The recovery might not be smooth. At first, the market will likely consolidate, and momentum will come later. History shows that patience beats trying to time the market aggressively.
How NFT Recovery Is Likely to Unfold
NFTs usually recover after crypto does, and that pattern is still true. Early signs show that only some projects are getting attention, not the whole market.
Gaming NFTs became more popular because they have real uses. Projects linked to physical goods, intellectual property, or special access kept people interested. Pure speculation stayed low.
Most NFT collections will not bounce back. Money is moving into fewer projects that have a clear value. Only the strongest will survive, and that will shape how people see the market.

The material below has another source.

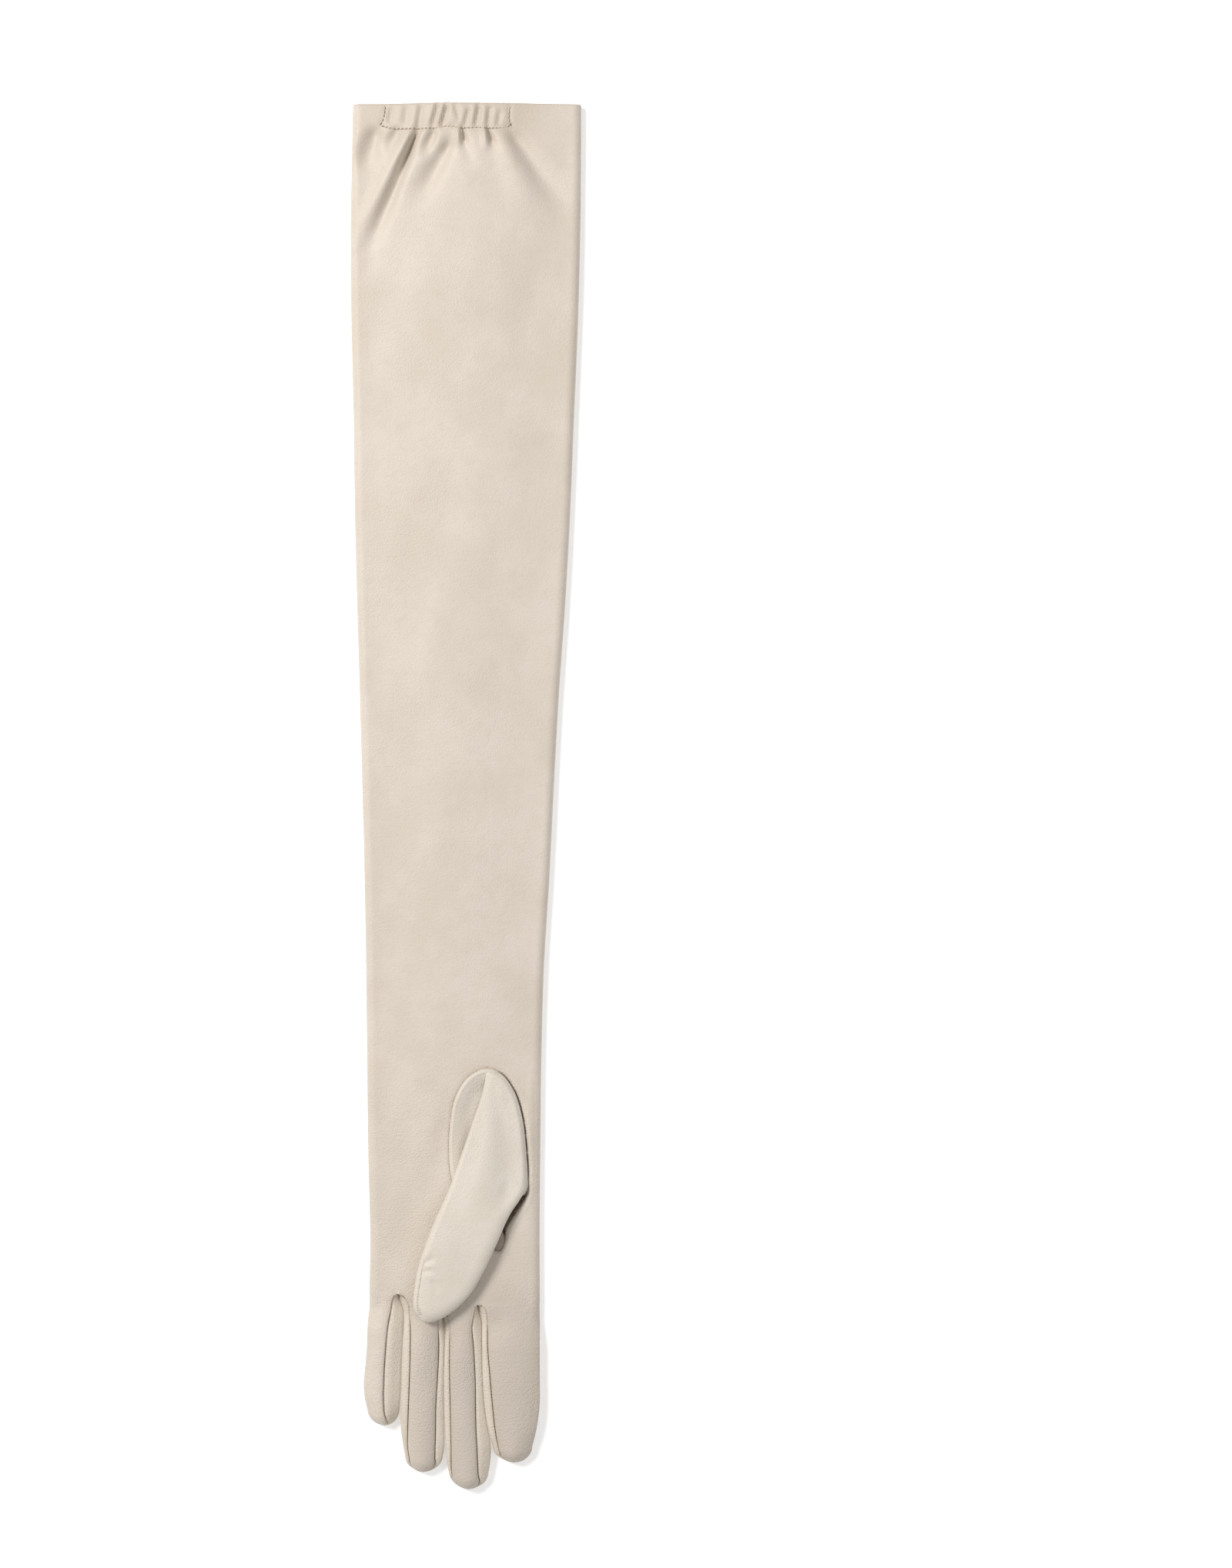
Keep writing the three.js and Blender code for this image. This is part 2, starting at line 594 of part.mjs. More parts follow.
// The two fourchettes between neighbouring fingers share a slit, which runs from the crotch to the
// fingertips. A slit gives the plan outlines of its two sides: each goes from the crotch down its finger's
// seam to where the seam meets the finger's edge, and back up between the fingers.
function slit(leftFinger, rightFinger) {
  const edgeOf = (finger, column) => {
    const at = reader(finger.rows, 'along', [column]);
    const axisX = palmLeft + finger.axis * palmWidth;
    return (distance) => {
      const along = THREE.MathUtils.clamp(distance / finger.reach, finger.rows[0].along, 1);
      return axisX + at(along)[column] * finger.breadth * palmWidth;
    };
  };
  const leftSeam = edgeOf(leftFinger, 'seamRight');
  const rightSeam = edgeOf(rightFinger, 'seamLeft');
  const leftEdge = edgeOf(leftFinger, 'right');
  const rightEdge = edgeOf(rightFinger, 'left');
  const tipShare = 0.9;
  const limit = Math.min(leftFinger.reach, rightFinger.reach) * tipShare;
  const between = (distance) => {
    const place = Math.min(distance, limit);
    return (leftEdge(place) + rightEdge(place)) / 2;
  };
  const crotchX = between(0);
  const crotchY = knuckleY + knuckleDip(crotchX) + crotchRise;
  const side = (finger, seam, edge, direction) => {
    const top = new THREE.Vector2(crotchX + (direction * seamGap) / 2, crotchY);
    const shoulderX = THREE.MathUtils.lerp(crotchX, seam(0), 0.75);
    const shoulder = new THREE.Vector2(shoulderX, crotchY - crotchRise * 0.5);
    const distances = finger.rows
      .map(({ along }) => along * finger.reach)
      .filter((distance) => distance > knuckleY - crotchY + crotchRise * 1.4);
    const meets = (distance) => (seam(distance) - edge(distance)) * direction < seamGap;
    const meeting = distances.findIndex(meets);
    const last = distances[meeting];
    const tip = new THREE.Vector2(edge(last) - direction * seamGap, knuckleY - last);
    const along = distances.slice(0, meeting);
    const seamWay = along.map((distance) => new THREE.Vector2(seam(distance), knuckleY - distance));
    const middleWay = along.map((distance) => {
      const beyond = distance > limit && finger.reach * tipShare > limit;
      const x = beyond ? edge(distance) - direction * fingerDepth * 0.2 : between(distance);
      return new THREE.Vector2(x + (direction * seamGap) / 2, knuckleY - distance);
    });
    return [top, shoulder, ...seamWay, tip, ...middleWay.reverse()];
  };
  return {
    leftSide: side(leftFinger, leftSeam, leftEdge, -1),
    rightSide: side(rightFinger, rightSeam, rightEdge, 1),
  };
}

const floorCut = -1;
const skyCut = 60;
const hollowMiddle = foldedEdge / 2;

const skin = armBody(0, false);
const hollow = armBody(wall, true);
let glove = skin;
let inside = hollow;
for (const finger of fingers) {
  glove = glove.add(fingerBody(finger, 0));
  inside = inside.add(fingerBody(finger, wall));
}
const shell = glove.subtract(inside);

const hole = smoothOutline(thumbPlan(holeOutline), holeSteps);
const quirkPlan = thumbPlan(quirkOutline);

function makeFourchettes() {
  const names = ['little_finger_fourchette', 'ring_finger_outer_fourchette', 'ring_finger_inner_fourchette',
    'middle_finger_outer_fourchette', 'middle_finger_inner_fourchette', 'index_finger_fourchette'];
  const pieces = [];
  for (let i = 0; i + 1 < fingers.length; i++) {
    const { leftSide, rightSide } = slit(fingers[i], fingers[i + 1]);
    pieces.push({ name: names[2 * i], outline: leftSide });
    pieces.push({ name: names[2 * i + 1], outline: rightSide });
  }
  return pieces;
}

function makeTrank(fourchettes) {
  let trank = shell.subtract(prism(hole, hollowMiddle, skyCut));
  for (const { outline } of fourchettes) {
    trank = trank.subtract(prism(grow(outline, seamGap), floorCut, skyCut));
  }
  return trank;
}

// The thumb's section stands on the palm's skin, so it follows the palm's crown.
function thumbBody(inset, from, to) {
  const rows = thumbTable.filter(({ along }) => along >= from && along <= to);
  return loft(rows.map(({ along, left, right, full }) => {
    const height = thumbDepth * full - 2 * inset;
    const shape = {
      left: thumbRootX + left * thumbWidth + inset,
      right: thumbRootX + right * thumbWidth - inset,
      low: thumbHover + inset,
      shoulder: thumbHover + inset + height * thumbShoulder,
      high: thumbHover + inset + height,
    };
    const y = thumbRootY - along * thumbSpan;
    return section(shape, thumbSteps).map(({ x, z, turn }) => ({ x, y, z: z + skinHeight(x, y), turn }));
  }));
}

function makeQuirk() {
  const opening = prism(grow(hole, -seamGap), hollowMiddle, skyCut);
  const plan = opening.intersect(prism(quirkPlan, floorCut, skyCut));
  return armBody(-quirkRise, false).subtract(hollow).intersect(plan);
}

function makeThumb() {
  const plan = prism(grow(hole, -seamGap), hollowMiddle, skyCut);
  const apron = armBody(-apronRise, false).subtract(hollow).intersect(plan);
  const tube = thumbBody(0, 0, 1);
  const tubeHollow = thumbBody(wall, 0.13, 0.98);
  const passage = prism(thumbPlan(passageOutline), hollowMiddle, sleeveDepth + thumbHover + 2 * wall);
  return apron.subtract(prism(grow(quirkPlan, seamGap), floorCut, skyCut))
    .add(tube).subtract(tubeHollow).subtract(passage);
}

function makeElasticCasing() {
  const outer = armBody(wall + seamGap, true);
  const inner = armBody(wall + seamGap + casingWall, true);
  const left = casingShift - casingWidth / 2;
  const plan = [
    new THREE.Vector2(left, cuffY - casingHem - casingDrop),
    new THREE.Vector2(left + casingWidth, cuffY - casingHem - casingDrop),
    new THREE.Vector2(left + casingWidth, cuffY - casingHem),
    new THREE.Vector2(left, cuffY - casingHem),
  ];
  return outer.subtract(inner).intersect(prism(plan, hollowMiddle, skyCut));
}

function leather(colour) {
  return new THREE.MeshStandardMaterial({ color: colour, roughness: 0.52, metalness: 0 });
}

const trankLeather = leather('#ddd1c0');
const fourchetteLeather = leather('#d6c9b6');
const thumbLeather = leather('#dfd4c5');
const quirkLeather = leather('#cbbca6');
const casingLeather = leather('#d2c5b1');

const root = new THREE.Group();

function addPiece(name, solid, material) {
  const mesh = new THREE.Mesh(toGeometry(solid), material);
  mesh.name = name;
  root.add(mesh);
}

const fourchettes = makeFourchettes();
addPiece('trank', makeTrank(fourchettes), trankLeather);
for (const { name, outline } of fourchettes) {
  addPiece(name, shell.intersect(prism(outline, floorCut, skyCut)), fourchetteLeather);
}
addPiece('thumb', makeThumb(), thumbLeather);
addPiece('thumb_quirk', makeQuirk(), quirkLeather);
addPiece('elastic_casing', makeElasticCasing(), casingLeather);

export default root;
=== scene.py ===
"""Leather, seams, stitches and studio for a long glove that lies palm up on a table."""

import math
from typing import NamedTuple

import bmesh
import bpy
import numpy as np
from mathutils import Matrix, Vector


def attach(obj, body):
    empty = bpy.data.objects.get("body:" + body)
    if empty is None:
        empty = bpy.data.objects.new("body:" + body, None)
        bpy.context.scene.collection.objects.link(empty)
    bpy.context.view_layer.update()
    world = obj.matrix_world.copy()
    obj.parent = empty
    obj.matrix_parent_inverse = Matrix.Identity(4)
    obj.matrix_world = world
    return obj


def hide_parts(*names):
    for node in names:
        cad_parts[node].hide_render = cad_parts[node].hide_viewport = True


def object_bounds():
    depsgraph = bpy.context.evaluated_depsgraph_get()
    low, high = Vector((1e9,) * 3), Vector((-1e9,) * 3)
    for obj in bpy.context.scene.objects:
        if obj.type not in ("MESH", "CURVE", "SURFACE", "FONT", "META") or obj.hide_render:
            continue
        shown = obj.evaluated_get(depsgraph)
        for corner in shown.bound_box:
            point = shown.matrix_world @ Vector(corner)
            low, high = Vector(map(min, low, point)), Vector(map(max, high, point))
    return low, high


bl_info = {
    "name": "Long leather glove",
    "version": (1, 0, 0),
    "blender": (4, 5, 0),
    "location": "View3D > Sidebar > Glove",
    "description": "Dresses the solids of a long leather glove in sewn leather",
    "category": "Object",
}

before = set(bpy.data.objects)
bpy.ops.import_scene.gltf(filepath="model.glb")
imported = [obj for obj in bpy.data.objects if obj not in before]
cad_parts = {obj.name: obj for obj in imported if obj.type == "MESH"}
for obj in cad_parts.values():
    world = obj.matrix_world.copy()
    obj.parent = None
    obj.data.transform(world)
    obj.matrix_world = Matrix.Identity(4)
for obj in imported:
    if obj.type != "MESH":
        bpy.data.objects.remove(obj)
CAD_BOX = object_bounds()
CUFF_Y = CAD_BOX[1][1]
MM = 0.001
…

Projects That Endured the Downturn
Some NFTs changed to survive tough times. Brands started making toys, licensing deals, or media content. They found new ways to make money outside of crypto.
Gaming projects that focused on keeping users involved, not just on token prices, kept their communities. Projects that put their communities first did better than those that relied on passive owners.
These examples show a change. NFTs do well when they offer participation, ownership, or access, not just when they are rare.
Long-Term Meaning of the 2026 Crash
This downturn seems like a lasting change. Speculative trading dropped sharply. Low-quality projects disappeared. The basic systems got stronger under pressure.
NFTs are now being used more for practical purposes. Digital ownership, programmable rights, and token-based access have become more important.
Future growth will probably come from how NFTs are used and integrated, not from hype. Collectibles are still around, but they no longer define the whole market.
What Market Participants Should Take From This Cycle
Liquidity beats narratives. Utility beats hype. Execution beats promises.
Crypto crashes hurt those who take too many risks but reward those who can adapt. NFTs that make it through this period gain a level of trust that a bull market can’t provide.
The 2026 downturn is painful, but it also pushes the market to grow up. History shows that those who adapt now will shape the future.